------ Data

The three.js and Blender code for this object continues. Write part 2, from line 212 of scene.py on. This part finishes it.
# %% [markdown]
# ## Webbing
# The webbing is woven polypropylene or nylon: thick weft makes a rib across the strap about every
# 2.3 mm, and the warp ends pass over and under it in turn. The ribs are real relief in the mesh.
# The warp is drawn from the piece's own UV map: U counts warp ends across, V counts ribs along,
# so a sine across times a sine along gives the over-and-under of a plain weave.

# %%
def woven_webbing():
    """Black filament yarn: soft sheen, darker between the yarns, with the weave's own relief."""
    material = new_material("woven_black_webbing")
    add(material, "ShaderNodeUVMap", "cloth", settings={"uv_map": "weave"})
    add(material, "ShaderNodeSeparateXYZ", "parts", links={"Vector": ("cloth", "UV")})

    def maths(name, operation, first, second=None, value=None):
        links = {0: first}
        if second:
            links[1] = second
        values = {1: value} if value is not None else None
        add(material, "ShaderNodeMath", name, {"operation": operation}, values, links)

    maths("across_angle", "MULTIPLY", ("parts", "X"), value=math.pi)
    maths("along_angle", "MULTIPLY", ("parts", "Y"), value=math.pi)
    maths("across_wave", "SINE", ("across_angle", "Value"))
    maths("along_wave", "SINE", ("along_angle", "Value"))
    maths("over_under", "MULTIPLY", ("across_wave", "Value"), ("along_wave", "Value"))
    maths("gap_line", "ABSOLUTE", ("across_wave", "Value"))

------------

Word for word, quote the lines of the material from the first line through the line with "# so a sine", both ends included.

• _Worked solution_
The three.js and Blender code for this object continues. Write part 2, from line 212 of scene.py on. This part finishes it.
# %% [markdown]
# ## Webbing
# The webbing is woven polypropylene or nylon: thick weft makes a rib across the strap about every
# 2.3 mm, and the warp ends pass over and under it in turn. The ribs are real relief in the mesh.
# The warp is drawn from the piece's own UV map: U counts warp ends across, V counts ribs along,
# so a sine across times a sine along gives the over-and-under of a plain weave.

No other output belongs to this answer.